In truth, I was beginning to worry about their relationship. Eric was a workaholic and homebody, while Terri still liked to party. Throw a rebellious teenage girl into the mix, and they were beginning to have trouble.
“See you soon,” I said, and hung up.
Then I walked into the kitchen and flicked on the light, only to have a shriek tear from my throat. Every horror film I’d ever seen came rushing back to haunt me. There on the counter was my worst nightmare: a roving gang of cockroaches.
A group of oval brown bodies were gathered in a shiny mass of twitching antennas, and skittering limbs. Santou had left a slice of Gerda’s cake out, and the bugs were rockin’ and rollin’ all over it. Unbelievable. The damn things didn’t have the decency to run away and hide from me, even though they were faster than cheetahs.
I quickly transformed from my normal animal-loving self into a vindictive Terminator.

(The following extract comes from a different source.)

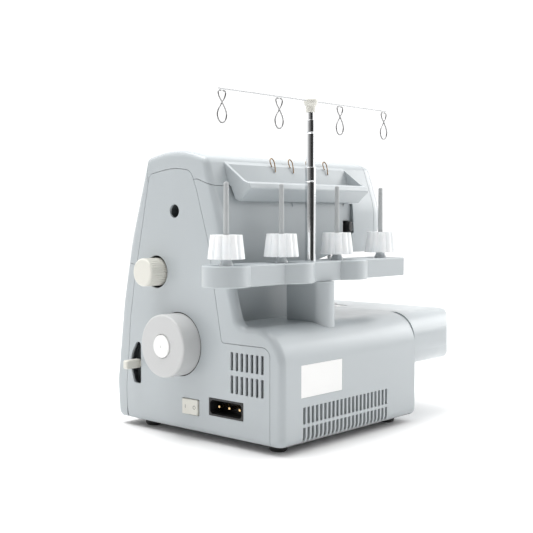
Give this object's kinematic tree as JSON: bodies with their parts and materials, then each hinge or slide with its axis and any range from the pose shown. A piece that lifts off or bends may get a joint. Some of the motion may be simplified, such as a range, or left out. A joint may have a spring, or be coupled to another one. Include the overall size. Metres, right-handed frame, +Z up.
{
  "type": "overlock serger",
  "caption": "Overlock serger with a tower housing, free arm, handwheel, cone spool stand and a telescopic thread guide.",
  "frame": {"origin": "centre of the bottom of the bounding box, on the surface the feet stand on", "axes": "+Z up, +Y towards the back (spool stand side), +X towards the handwheel; the operator sits at -Y"},
  "size_m": [0.3824, 0.2414, 0.344],
  "materials": {
    "body": "fine satin light grey ABS",
    "pale": "satin off-white plastic",
    "cream": "satin cream plastic",
    "pin": "satin mid-grey plastic",
    "cone": "milky translucent polypropylene",
    "black": "satin black plastic",
    "rubber": "black rubber",
    "chrome": "polished",
    "steel": "bright machined steel",
    "brass": "bright wire",
    "casting": "as-cast aluminium"
  },
  "bodies": {
    "root": {"base_pan": "casting", "foot_1": "rubber", "foot_2": "rubber", "foot_3": "rubber", "foot_4": "rubber", "machine_frame": "casting", "rear_casing": "body", "side_cover": "body", "top_cover": "body", "front_panel": "body", "face_cover": "body", "bed_cover": "body", "needle_plate": "steel", "lower_knife": "steel", "motor": "casting", "drive_belt": "rubber", "inlet_socket": "black", "inlet_contacts": "brass", "thread_hooks": "brass", "spool_stand": "body", "stand_column": "body", "spool_pin_1": "pin", "spool_pin_2": "pin", "spool_pin_3": "pin", "spool_pin_4": "pin", "pole_lower": "chrome"},
    "handwheel": {"main_shaft": "steel", "handwheel": "pale", "handwheel_cap": "pale"},
    "motor_pulley": {"motor_pulley": "black"},
    "stitch_length_knob": {"stitch_length_knob": "cream"},
    "differential_lever": {"differential_lever": "cream"},
    "power_switch": {"power_switch": "cream"},
    "pole_middle": {"pole_middle": "chrome"},
    "pole_upper": {"pole_upper": "chrome"},
    "thread_guide": {"guide_cap": "cream", "guide_bar": "steel", "thread_eye_1": "steel", "thread_eye_2": "steel", "thread_eye_3": "steel", "thread_eye_4": "steel"},
    "spool_cone_1": {"spool_cone_1": "cone"},
    "spool_cone_2": {"spool_cone_2": "cone"},
    "spool_cone_3": {"spool_cone_3": "cone"},
    "spool_cone_4": {"spool_cone_4": "cone"},
    "tension_dial_1": {"tension_dial_1": "pale"},
    "tension_dial_2": {"tension_dial_2": "pale"},
    "tension_dial_3": {"tension_dial_3": "pale"},
    "tension_dial_4": {"tension_dial_4": "pale"},
    "presser_lifter": {"presser_lifter": "black"},
    "presser_bar": {"presser_bar": "steel"},
    "presser_foot": {"presser_foot": "steel"},
    "needle_bar": {"needle_bar": "steel"},
    "upper_looper": {"upper_looper": "steel"},
    "lower_looper": {"lower_looper": "steel"},
    "upper_knife": {"upper_knife": "steel"},
    "feed_dog": {"feed_dog": "steel"},
    "cloth_plate": {"cloth_plate": "body"},
    "cover_slider": {"cover_hinge_rod": "steel"},
    "looper_cover": {"looper_cover": "body"}
  },
  "joints": [
    {"name": "handwheel_turn", "type": "hinge", "parent": "root", "child": "handwheel", "pos_m": [0.13853, -0.01981, 0.095], "axis": [1, 0, 0], "continuous": true},
    {"name": "motor_turn", "type": "hinge", "parent": "root", "child": "motor_pulley", "pos_m": [0.12653, 0.07569, 0.074], "axis": [1, 0, 0], "continuous": true},
    {"name": "stitch_length_turn", "type": "hinge", "parent": "root", "child": "stitch_length_knob", "pos_m": [0.13853, -0.05331, 0.168], "axis": [1, 0, 0], "range_deg": [-150, 150]},
    {"name": "differential_feed_swing", "type": "hinge", "parent": "root", "child": "differential_lever", "pos_m": [0.13853, -0.06731, 0.068], "axis": [1, 0, 0], "range_deg": [-28, 28]},
    {"name": "power_rocker", "type": "hinge", "parent": "root", "child": "power_switch", "pos_m": [0.13453, -0.00211, 0.0328], "axis": [0, 0, -1], "range_deg": [0, 14]},
    {"name": "pole_middle_slide", "type": "slide", "parent": "root", "child": "pole_middle", "axis": [0, 0, 1], "range_m": [-0.044, 0.03]},
    {"name": "pole_upper_slide", "type": "slide", "parent": "pole_middle", "child": "pole_upper", "axis": [0, 0, 1], "range_m": [-0.006, 0.07]},
    {"name": "thread_guide_swivel", "type": "hinge", "parent": "pole_upper", "child": "thread_guide", "pos_m": [0.04543, 0.07769, 0.337], "axis": [0, 0, 1], "range_deg": [0, 90]},
    {"name": "spool_cone_lift_1", "type": "slide", "parent": "root", "child": "spool_cone_1", "axis": [0, 0, 1], "range_m": [0, 0.072]},
    {"name": "spool_cone_lift_2", "type": "slide", "parent": "root", "child": "spool_cone_2", "axis": [0, 0, 1], "range_m": [0, 0.072]},
    {"name": "spool_cone_lift_3", "type": "slide", "parent": "root", "child": "spool_cone_3", "axis": [0, 0, 1], "range_m": [0, 0.072]},
    {"name": "spool_cone_lift_4", "type": "slide", "parent": "root", "child": "spool_cone_4", "axis": [0, 0, 1], "range_m": [0, 0.072]},
    {"name": "tension_dial_turn_1", "type": "hinge", "parent": "root", "child": "tension_dial_1", "pos_m": [0.04203, -0.06932, 0.24], "axis": [1, 0, 0], "range_deg": [-150, 150]},
    {"name": "tension_dial_turn_2", "type": "hinge", "parent": "root", "child": "tension_dial_2", "pos_m": [0.01243, -0.06932, 0.24], "axis": [1, 0, 0], "range_deg": [-150, 150]},
    {"name": "tension_dial_turn_3", "type": "hinge", "parent": "root", "child": "tension_dial_3", "pos_m": [-0.01717, -0.06932, 0.24], "axis": [1, 0, 0], "range_deg": [-150, 150]},
    {"name": "tension_dial_turn_4", "type": "hinge", "parent": "root", "child": "tension_dial_4", "pos_m": [-0.04677, -0.06932, 0.24], "axis": [1, 0, 0], "range_deg": [-150, 150]},
    {"name": "presser_lifter_swing", "type": "hinge", "parent": "root", "child": "presser_lifter", "pos_m": [-0.11147, 0.02569, 0.214], "axis": [0, -1, 0], "range_deg": [0, 20]},
    {"name": "presser_bar_lift", "type": "slide", "parent": "root", "child": "presser_bar", "axis": [0, 0, 1], "range_m": [0, 0.006]},
    {"name": "presser_foot_tilt", "type": "hinge", "parent": "presser_bar", "child": "presser_foot", "pos_m": [-0.09747, -0.00981, 0.129], "axis": [-1, 0, 0], "range_deg": [0, 10]},
    {"name": "needle_bar_stroke", "type": "slide", "parent": "root", "child": "needle_bar", "axis": [0, 0, 1], "range_m": [-0.022, 0]},
    {"name": "upper_looper_rock", "type": "hinge", "parent": "root", "child": "upper_looper", "pos_m": [-0.07447, -0.02131, 0.078], "axis": [0, 1, 0], "range_deg": [-8, 8]},
    {"name": "lower_looper_rock", "type": "hinge", "parent": "root", "child": "lower_looper", "pos_m": [-0.10447, -0.04532, 0.072], "axis": [0, 1, 0], "range_deg": [-8, 8]},
    {"name": "upper_knife_stroke", "type": "slide", "parent": "root", "child": "upper_knife", "axis": [0, 0, 1], "range_m": [-0.003, 0.006]},
    {"name": "feed_dog_stroke", "type": "slide", "parent": "root", "child": "feed_dog", "axis": [0, 1, 0], "range_m": [-0.0015, 0.0015]},
    {"name": "looper_cover_slide", "type": "slide", "parent": "root", "child": "cover_slider", "axis": [1, 0, 0], "range_m": [0, 0.012]},
    {"name": "looper_cover_drop", "type": "hinge", "parent": "cover_slider", "child": "looper_cover", "pos_m": [0.02853, -0.11281, 0.013], "axis": [1, 0, 0], "range_deg": [0, 70]},
    {"name": "cloth_plate_swing", "type": "hinge", "parent": "root", "child": "cloth_plate", "pos_m": [-0.08947, 0.11768, 0.088], "axis": [0, 0, -1], "range_deg": [0, 80]}
  ],
  "couplings": [
    {"joint": "motor_turn", "follows": "handwheel_turn", "ratio": 2.6667},
    {"joint": "presser_lifter_swing", "follows": "presser_bar_lift", "rad_per_m": 58.17}
  ]
}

Yeah, yeah. I know. I’m supposed to protect every living creature. But truth be told, we all have our limits. Besides, these were the least endangered critters on the planet. Not only can they survive decapitation, but the frigging bugs regenerate their own body parts.
I
should have such talents. Even the army could learn a thing or two from them. Cockroaches are the perfect survivors, able to live on a drop of water, a sliver of soap, strands of hair, and fingernail clippings.
The only thing worse than encountering one was actually
having to kill it. No way was I going to smash them on the counter and hear their tiny exoskeletons crunch. And then there was all that goo that would have to be cleaned up. Instead, I chose to do the only rational thing in such a situation. I closed the kitchen door, grabbed a can of Raid, and furiously began to spray the room.
A sickly sweet scent permeated the air, but I didn’t care. To hell with the fine mist that fell on my dishes, pots, and pans. What were a few toxins and chemicals when it was a matter of self-preservation? The bugs were mini-weapons of mass destruction and this was all-out war.
It was only when the can of Raid was finally empty that I knew the battle was temporarily over. I quickly cleaned up the mess, grabbed hold of Spam and left, unable to stand the smell any longer.
I didn’t take a deep breath until we were standing outside, where Spam began to pull me around the block. We went for our ritual walk, during which I acted out my secret fantasy. I morphed into Michelle Kwan while slipping and sliding along the ice.